7 Awesome Diverse YA Thrillers

A Darkly Beating HeartI happen to love all subgenres of contemporary, but there’s a special place in my heart for the stuff that gets your blood pumping, head spinning, and your fingers turning pages so fast, you’d feel the sting of a hundred paper cuts if you weren’t so focused on needing to know what comes next and whodunit. Here are some of my favorite thrillers that also happen to feature main characters who are disabled or of marginalized race and/or sexual orientation.

Fake ID, by Lamar Giles
Yes, at times the B&N Teen Blog may read a bit like a Lamar Giles fan site, but that’s only because we’re really big fans of Lamar Giles. In our defense, both of his thrillers (this one and Endangered) have been nominated for Edgar Awards (and he’s got another, Overturned, coming up; fingers crossed for a three-peat!), so it’s not like we’re alone. It all started here, with Nick Pearson (whose name isn’t really Nick Pearson), the unsolved murder of his friend Eli, and the conspiracy Eli was working to bring down. Fast-paced, twisty, and full of surprises, it’s the perfect place to jump aboard the Giles train.

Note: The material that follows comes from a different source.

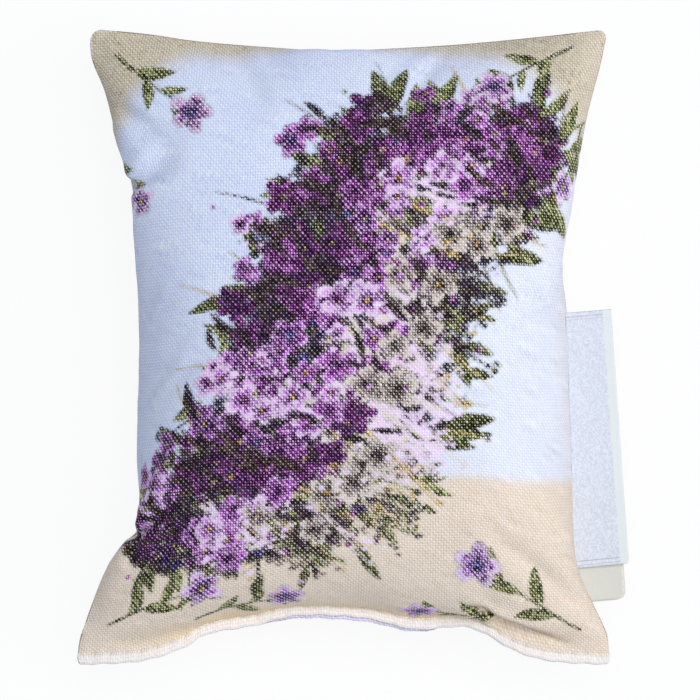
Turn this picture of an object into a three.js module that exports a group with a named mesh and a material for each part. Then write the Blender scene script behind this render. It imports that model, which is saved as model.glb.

Last Seen Leaving, by Caleb Roehrig
This debut is one of my top 2016 obsessions, as an addition to one of my favorite YA genres and to gay YA. Flynn’s girlfriend, January, is missing, only she wasn’t his girlfriend anymore. But it’s impossible to tell anyone they broke up, even if it’s to help find her, because to tell people they broke up is to tell them what they fought about right before she vanished, and that means coming out before Flynn’s ready. But Flynn learns January had secrets, too, and between those and the case taking a darker turn, it may be impossible to keep anything buried.

Delicate Monsters, by Stephanie Kuehn
If there’s one thing you can expect from a Kuehn novel, it’s to be reminded you have no idea what to expect from a Kuehn novel. Her third psychological thriller alternates between three teens with darkness in their pasts. Past is the operative word for Emerson Tate, who just wants to get on with his future, but the return of Sadie Su to town following her expulsion from boarding school shakes everything up. Sadie is troublesome, violent, and worst of all, in desperate need of entertainment. And she knows the Tate house is the perfect place to find it.

A Darkly Beating Heart, by Lindsay Smith
I distinctly remember that the moment I finished Smith’s debut, Sekret, a paranormal psychic spy novel set during the Cold War, I was desperate for more of the story. (I was in luck; there’s an excellent sequel!) With her newest, though…I wasn’t even halfway through before I needed the next page like I needed air. This revenge-themed time-travel thriller follows the preternaturally angry Reiko to Japan, where she’s been shipped off to live with her cousin in an effort to calm her down. Instead, Reiko stumbles into Edo over a century earlier, and into another scorned woman’s shoes, and alternating between her own trauma and that of Miyu’s past leads to more danger for everyone she touches.

Willful Machines, by Tim Floreen
It’s instant attraction when Lee meets new student Nico, but that’s not quite welcome as long as Lee’s still in the closet, and that’s not likely to change as long as his father’s still president of the United States and pushing a highly conservative agenda. But they both have bigger things to worry about when the threat of AI attacks from the same enemy that has already destroyed the Statue of Liberty begins to hit closer to home, and Lee realizes he and Nico are its newest targets.

Want, by Cindy Pon
One of next year’s most exciting titles is the very first sci-fi thriller from the author of YA fantasies Silver Phoenix and Serpentine. Set in Taipei in the near future, Want features a group of teens working to save their city from the pollution that’s carrying the less financially fortunate of the population into early graves. The rich are spared, because they can buy protective suits, but of course that didn’t help Jason’s mother. Now he and his friends are fighting back from the inside, infiltrating the wealthy and targeting the company that creates the suits. But he doesn’t foresee how joining the upper class will make him feel, and he certainly doesn’t anticipate falling for the CEO’s daughter.

Girl, Stolen, by April Henry
Cheyenne’s asleep in the backseat of her mother’s car when she’s accidentally kidnapped by a group of thieves who steal it, and the combination of her pneumonia and being blind make what would already be a difficult escape seem impossible. But when one of the gang proves to have a softer heart, Cheyenne realizes what others might view as her weaknesses just might end up being her greatest strengths. And if she can trust a thief, she just may get out alive.